Still, after her death, he realized that even had he found the woman she hoped he might, it was highly unlikely any such new woman would find him interesting and attractive. He was aging, after-all

The Cummings poem haunted him as much as did she. Her death had shattered him. Indeed, Humpty-Dumpty had a great fall. He fell into a largely solitary existence, continued his physical regimen, read and studied, exercised and stayed physically fit. He traveled to visit old friends.

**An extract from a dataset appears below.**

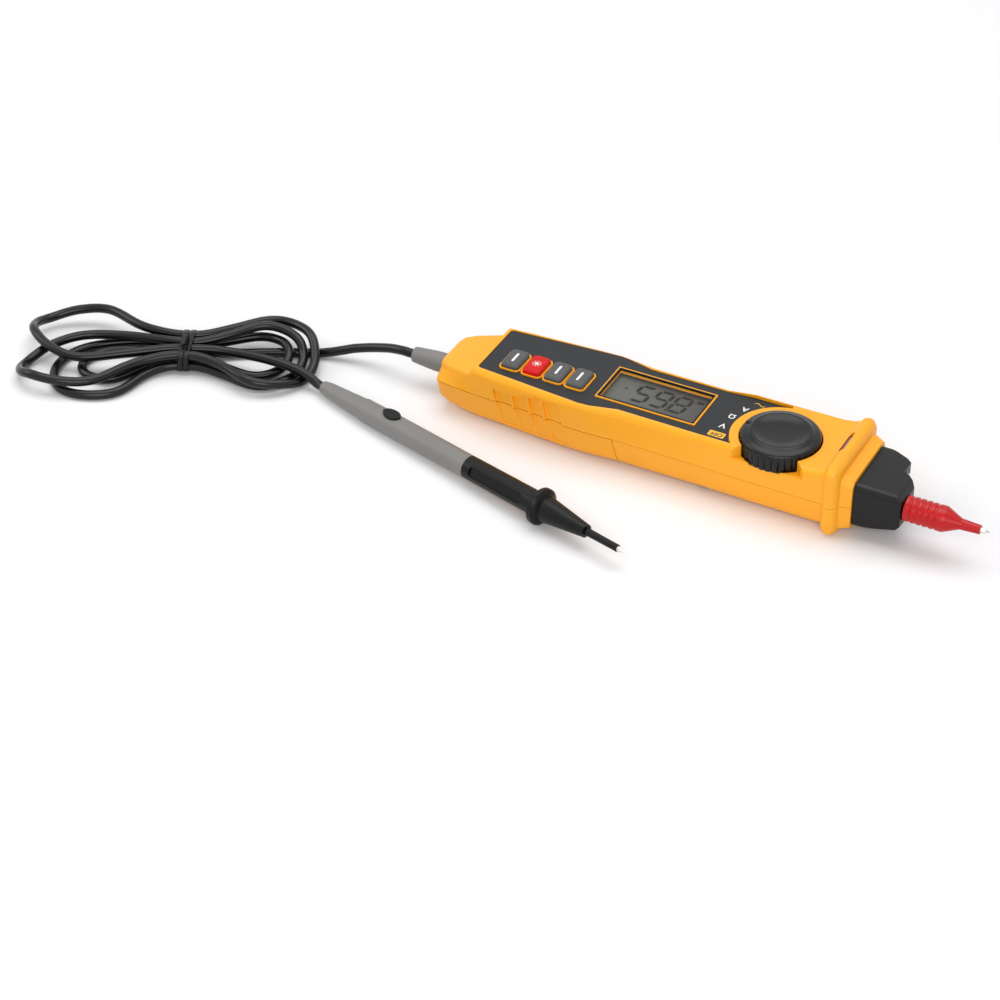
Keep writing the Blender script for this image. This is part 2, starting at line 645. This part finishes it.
def marks(name, count, reach, length, width, ring, place, material, body, slot):
    """A ring or a row of flat bars. Geometry Nodes lay them out; the result is kept as a mesh."""
    group = bpy.data.node_groups.new(name + "_layout", "GeometryNodeTree")
    for title, kind in (("Count", "NodeSocketInt"), ("Reach", "NodeSocketFloat"),
                        ("Length", "NodeSocketFloat"), ("Width", "NodeSocketFloat")):
        group.interface.new_socket(title, in_out="INPUT", socket_type=kind)
    group.interface.new_socket("Geometry", in_out="OUTPUT", socket_type="NodeSocketGeometry")
    given, result = group.nodes.new("NodeGroupInput"), group.nodes.new("NodeGroupOutput")

    def add(kind, inputs, **settings):
        """A node of the layout, its inputs given as values or as another node's outputs."""
        node = group.nodes.new(kind)
        for key, value in settings.items():
            setattr(node, key, value)
        for key, value in inputs.items():
            if hasattr(value, "is_output"):
                group.links.new(value, node.inputs[key])
            else:
                node.inputs[key].default_value = value
        return node

    place_node = add("GeometryNodeInputPosition", {})
    if ring:
        points = add("GeometryNodeMeshCircle", {"Vertices": given.outputs["Count"],
                                                "Radius": given.outputs["Reach"]})
        turn = add("FunctionNodeAlignRotationToVector", {"Vector": place_node.outputs[0]}, axis="X")
    else:
        step = add("ShaderNodeCombineXYZ", {"X": given.outputs["Reach"]})
        points = add("GeometryNodeMeshLine", {"Count": given.outputs["Count"], "Offset": step.outputs[0]})
        turn = add("FunctionNodeAlignRotationToVector", {"Vector": (1, 0, 0)}, axis="X")
    bar = add("GeometryNodeMeshGrid", {"Size X": given.outputs["Length"], "Size Y": given.outputs["Width"],
                                       "Vertices X": 2, "Vertices Y": 2})
    many = add("GeometryNodeInstanceOnPoints", {"Points": points.outputs[0], "Instance": bar.outputs[0],
                                                "Rotation": turn.outputs[0]})
    real = add("GeometryNodeRealizeInstances", {"Geometry": many.outputs[0]})
    inked = add("GeometryNodeSetMaterial", {"Geometry": real.outputs[0], "Material": material})
    group.links.new(inked.outputs[0], result.inputs[0])
    piece = mesh_piece(name, [], [])
    layout = piece.modifiers.new("layout", "NODES")
    layout.node_group = group
    for title, value in (("Count", count), ("Reach", reach * mm), ("Length", length * mm),
                         ("Width", width * mm)):
        layout[group.interface.items_tree[title].identifier] = value
    bpy.context.view_layer.update()
    mesh = bpy.data.meshes.new_from_object(piece.evaluated_get(bpy.context.evaluated_depsgraph_get()))
    piece.modifiers.remove(layout)
    mesh.transform(Matrix.Translation(Vector(place) * mm))
    piece.data = mesh
    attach(piece, body)


marks("display_scale", 24, 1.15, 0.55, 0.9, False, (-36.5, -5.2, lcd_print_z), segment_ink, "meter", "lcd")
flat_text("display_unit", "V", 2.4, -35.8, 3.0, lcd_print_z, segment_ink, "meter")
cell_sign = rounded_box(-8.6, 6.4, 1.4, 0.7, 0.2)
outline_piece("display_cell", [cell_sign], lcd_print_z, segment_ink, "meter", "lcd")


# Keys: three grey rubber keys and a red one stand in thin orange rims, each over its own dome
# switch. The red one has a plain sun printed on its top, the others a plain bar.
grey_rubber = plastic("grey_key_rubber", shade(76, 77, 78), shade(88, 89, 90), 0.48, 1800, 0.012, shine=0.3)
red_rubber = plastic("red_key_rubber", shade(200, 10, 14), shade(212, 16, 18), 0.42, 1800, 0.01, shine=0.25)
for node, body, rubber, slot in (("key_select", "select_key", grey_rubber, "grey_key"),
                                 ("key_light", "light_key", red_rubber, "red_key"),
                                 ("key_range", "range_key", grey_rubber, "grey_key"),
                                 ("key_hold", "hold_key", grey_rubber, "grey_key")):
    dressed(node, body, rubber, slot, 0.5, segments=3)
    low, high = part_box(node)
    x, y, z = (low[0] + high[0]) / 2 / mm, (low[1] + high[1]) / 2 / mm, high[2] / mm + 0.02
    if node == "key_light":
        marks("sun_rays", 8, 1.35, 0.75, 0.3, True, (x, y, z), white_ink, body, slot)
        sun_r, sun_sides = 0.7, 20
        round_sun = [i / (sun_sides / 2) * math.pi for i in range(sun_sides)]
        disc = [(x + sun_r * math.cos(a), y + sun_r * math.sin(a)) for a in round_sun]
        outline_piece("sun_disc", [disc], z, white_ink, body, slot)
    else:
        outline_piece(node + "_bar", [rounded_box(x, y, 0.45, 2.6, 0.3)], z, white_ink, body, slot)


# Selector knob and indicator: a moulded black knob with a dished disc and a smooth rim over 36
# shallow flutes, made from rows of radius, height and share of the flutes' depth. The dark red
# slot before the guard is the window of the indicator lamp.
knob_black = plastic("gloss_black_knob", shade(10, 11, 12), shade(17, 18, 19), 0.28, 2200, 0.01, shine=0.3)
knob_rows = [(0, 27.2, 0), (5.4, 27.3, 0), (8.6, 27.7, 0), (9.5, 28.2, 0), (10.1, 28.35, 0),
             (10.8, 28.15, 0), (11.4, 27.7, 0), (12.0, 27.45, 0), (13.0, 27.25, 0), (13.6, 26.9, 0),
             (13.95, 26.4, 0.1), (14.1, 25.8, 0.55), (14.1, 25.0, 0.95), (14.1, 23.0, 1), (14.1, 20.3, 1)]
flutes, flute_depth, turns = 36, 0.5, 288
pointer_depth, pointer_in, pointer_out, half_pointer = 0.7, 11.5, 14, 3.5
knob_points = [(knob_x * mm, knob_y * mm, knob_rows[0][1] * mm)]
for radius, z, depth in knob_rows[1:]:
    for i in range(turns):
        a = 2 * math.pi * i / turns
        hollow = max(0.0, math.cos(flutes * a)) ** 2 * flute_depth * depth
        pointed = pointer_in < radius < pointer_out and abs(i - turns / 2) < half_pointer
        pointer = pointer_depth if pointed else 0.0
        reach = radius - hollow
        knob_points.append(((knob_x + reach * math.cos(a)) * mm, (knob_y + reach * math.sin(a)) * mm,
                            (z - pointer) * mm))
knob_faces = [(0, 1 + i, 1 + (i + 1) % turns) for i in range(turns)]
for row in range(len(knob_rows) - 2):
    a, b = 1 + row * turns, 1 + (row + 1) * turns
    knob_faces += [(a + i, b + i, b + (i + 1) % turns, a + (i + 1) % turns) for i in range(turns)]
knob_faces.append(tuple(range(len(knob_points) - 1, len(knob_points) - 1 - turns, -1)))
knob = mesh_piece("fluted_knob", knob_points, knob_faces, knob_black, True)
knob.data.set_sharp_from_angle(angle=math.radians(50))
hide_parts("selector_knob")
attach(knob, "selector")
red_lens = plastic("dark_red_lens", shade(96, 18, 16), shade(122, 26, 20), 0.2, 3000, 0.003, 0.6)
dressed("indicator_lens", "meter", red_lens, "red_lens", 0.15)


# Nose and red probe: a black nose cap holds the grey torch bezel with its clear lamp. The red
# probe with its ribs is moulded round a nickel-plated pin, which plugs into a socket in the case.
nose_black = plastic("black_nose_abs", shade(11, 11, 12), shade(18, 18, 19), 0.34, 2400, 0.014, 0.05,
                     shine=0.25)
dressed("nose_cap", "meter", nose_black, "black_plastic", 0.4, segments=3)
pale_grey = plastic("pale_grey_bezel", shade(172, 174, 178), shade(186, 188, 192), 0.4)
dressed("torch_bezel", "meter", pale_grey, "bezel", 0.15)
lamp_clear = plastic("clear_lamp", shade(224, 226, 220), shade(240, 241, 236), 0.12, 1500, 0.004, 0.8)
dressed("torch_led", "meter", lamp_clear, "clear_led", 0)
gloss_red = plastic("gloss_red_abs", shade(178, 6, 12), shade(192, 10, 16), 0.26, 2200, 0.008, 0.05,
                    shine=0.3)
dressed("red_probe_body", "red_probe", gloss_red, "red_plastic", 0.12, 40)


def metal(name, low, high, rough):
    """Plated metal with a faint fine grain and slow changes of shade."""
    made = Finish(name)
    slow, fine = made.noise(140, 3), made.noise(900, 3)
    return made.surface({
        "Base Color": made.blend(slow, low, high),
        "Metallic": 1.0,
        "Roughness": rough + 0.1 * fine,
        "Normal": made.relief(fine, 0.004 * mm),
    })


nickel = metal("nickel_plate", shade(214, 212, 206), shade(228, 226, 220), 0.18)
dressed("red_probe_pin", "red_probe", nickel, "tip_metal", 0, 50)


# Plug, hand-held probe and tie: the plug's and the probe's boots and the probe's handle are mid
# grey, its grip, guard, cone and sleeve black, all moulded. A plastic-covered wire, two loops with
# two twisted ends, holds the hank at its waist.
mid_grey = plastic("mid_grey_abs", shade(112, 110, 107), shade(124, 122, 119), 0.46, 2000, 0.014)
grip_black = plastic("black_grip_abs", shade(6, 7, 8), shade(12, 13, 14), 0.34, 1700, 0.016, shine=0.2)
for node, material, slot, edge in (
    ("com_plug_body", mid_grey, "grey_plastic", 0.25), ("com_plug_pin", nickel, "tip_metal", 0),
    ("wand_boot", mid_grey, "grey_plastic", 0.2), ("wand_handle", mid_grey, "grey_plastic", 0.2),
    ("wand_lock_stud", grip_black, "grip_plastic", 0.2), ("wand_grip", grip_black, "grip_plastic", 0.25),
    ("wand_sleeve", grip_black, "grip_plastic", 0.1), ("wand_pin", nickel, "tip_metal", 0),
):
    piece = dressed(node, "test_lead", material, slot, edge, 40)
    if node == "wand_grip":
        # A long shallow panel on the side of the grip that faces the front
        panel_at, panel_depth = 0.612, 0.75
        level = Vector((0, 0, 1)).cross(wand_axis).normalized()
        out = (wand_axis.cross(level) * 0.45 - level * 0.89).normalized()
        over = wand_axis.cross(out)
        middle = wand_start + wand_axis * wand_l * panel_at + out * (wand_d / 2 - panel_depth)
        edge_line = [middle + wand_axis * a + over * b for a, b in rounded_box(0, 0, 12.5, 1.9, 1.2)]
        carve(piece, prism("grip_panel", edge_line, out * 4), 40)
tie_black = plastic("tie_gloss_black", shade(11, 11, 12), shade(18, 18, 19), 0.34, 1500, 0.01, 0.05,
                    shine=0.25)


def strip(name, path, width_axis, half_width, thickness, material, closed=False):
    """A flat band along a path, its width along one fixed direction."""
    section = ((-1, 0), (-1, 1), (-0.5, 1.35), (0.5, 1.35), (1, 1), (1, 0))
    points, faces, n = [], [], len(section)
    for i, point in enumerate(path):
        if closed:
            ahead_of = (path[(i + 1) % len(path)] - path[i - 1]).normalized()
        else:
            ahead_of = (path[min(i + 1, len(path) - 1)] - path[max(i - 1, 0)]).normalized()
        out = ahead_of.cross(width_axis).normalized()
        for a, b in section:
            points.append((point + width_axis * a * half_width + out * b * thickness) * mm)
        if i:
            k = n * i
            faces += [(k - n + j, k + j, k + (j + 1) % n, k - n + (j + 1) % n) for j in range(n)]
    k = len(points) - n
    if closed:
        faces += [(k + j, j, (j + 1) % n, k + (j + 1) % n) for j in range(n)]
    else:
        faces += [tuple(range(n - 1, -1, -1)), tuple(range(k, k + n))]
    return faced_out(mesh_piece(name, points, faces, material, True))


tie_along = Vector((math.cos(tie_turn), math.sin(tie_turn), 0))
tie_across = Vector((-math.sin(tie_turn), math.cos(tie_turn), 0))
tie_low, tie_high, tie_wide, loop_steps = 1.05, 9.2, 8.6, 64
for number, shift in enumerate((-1.3, 1.2)):
    loop = []
    for i in range(loop_steps):
        a = math.radians(-90 + 360 * i / loop_steps)
        x = max(-1, min(1, 1.32 * math.cos(a))) * tie_wide
        z = max(-1, min(1, 1.12 * math.sin(a))) * (tie_high - tie_low) / 2 + (tie_high + tie_low) / 2
        slip = shift + 0.5 * math.sin(a + number)
        loop.append(Vector((tie_x, tie_y, 0)) + tie_across * x + tie_along * slip + Vector((0, 0, z)))
    band = strip(f"tie_band_{number}", loop, tie_along, 1.0, 0.35, tie_black, True)
    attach(band, "test_lead")
    if not number:
        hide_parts("hank_tie")
twist_steps, twist_z, twist_r, twist_opens = 48, 10.05, 0.75, 40
for number in range(2):
    twist = []
    for i in range(twist_steps + 1):
        a = math.pi * (number + i / 8)
        spread = twist_r if i < twist_opens else twist_r + (i - twist_opens) * 0.12
        foot = Vector((tie_x, tie_y, twist_z + i * 0.02)) + tie_across * (1.5 - 7.5 * i / twist_steps)
        twist.append(foot + tie_along * spread * math.cos(a) + Vector((0, 0, 0.55 * math.sin(a))))
    end = strip(f"tie_end_{number}", twist, tie_along, 0.55, 0.3, tie_black)
    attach(end, "test_lead")
tuple(line[0] * mm)


# Inner parts, seen only when the cover or the case is off: a green board with what is fixed to
# it, two cells between sprung steel contacts, brass sockets and clips, a glass fuse and two wires.
brass = metal("bare_brass", shade(196, 164, 92), shade(214, 182, 112), 0.3)
steel = metal("zinc_steel", shade(176, 178, 182), shade(198, 200, 203), 0.32)
inner = {
    steel: ["cover_screw", "shell_screws", "board_screws", "dome_switches", "battery_springs",
            "battery_contacts", "detent_spring"],
    brass: ["fuse_clips", "wiper_contacts", "sensing_plate", "probe_socket", "com_socket"],
    nose_black: ["lcd_frame", "meter_chip", "buzzer"],
    plastic("pink_silicone", shade(214, 168, 172), shade(226, 182, 186), 0.6): ["zebra_strips"],
    plastic("milky_white", shade(226, 226, 221), shade(238, 238, 233), 0.4): [
        "backlight_plate", "selector_rotor"],
    plastic("green_board", shade(24, 96, 56), shade(34, 112, 66), 0.35, 1200, 0.01, 0.3): ["main_board"],
    plastic("fuse_tube", shade(196, 204, 206), shade(214, 220, 222), 0.1, 1500, 0.004, 0.5): ["fuse"],
    plastic("red_lamp", shade(196, 30, 28), shade(214, 40, 36), 0.2): ["indicator_led"],
    plastic("cell_sleeve", shade(34, 58, 72), shade(44, 70, 86), 0.3, 1500, 0.006, 0.3): ["battery_cells"],
    plastic("black_wire_pvc", shade(26, 26, 28), shade(36, 36, 38), 0.35): ["com_wire"],
    plastic("red_wire_pvc", shade(178, 22, 26), shade(192, 30, 32), 0.35): ["probe_wire"],
}
for material, names in inner.items():
    for name in names:
        nodes[name].data.materials.clear()
        nodes[name].data.materials.append(material)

Best thing: their youngest daughter had a stretch of bad luck. She and her two gorgeous-bright sons moved into his large and beautiful home. Here's my recommendation: you ever hit a hard patch, bring your striking daughter and her five and seven year-old sons into your home. Bring as well her new best friend. Lots of astonishingly good things'll happen, but the laughter alone will save your life.

But in much the same way as when he and Nancy lived together and loved, after her death he carried her heart with him. . .the core of her, snug and safe in his heart. And over time the meaning of those difficult e. e. cummings lines became increasingly more clear to him. He felt and understood those powerful lines:

. . .here is the root of the root and the bud of the bud
and the sky of the sky of a tree called life, which
grows higher than the soul can hope or the mind can hide. . . .


The facts of life are unyielding and immense, immutable and impersonal. Death and pain are real. They come to us all. Life spares no favorites. Nancy lost the life she loved. She was blameless. Yet the cure he hoped for Nancy was not forthcoming. Nor can he hide the fact of her death. Still, he CAN carry her with him safely in his heart.

And though his life as a widower is not yet good.
It's steadily getting better than he had ever dared hope!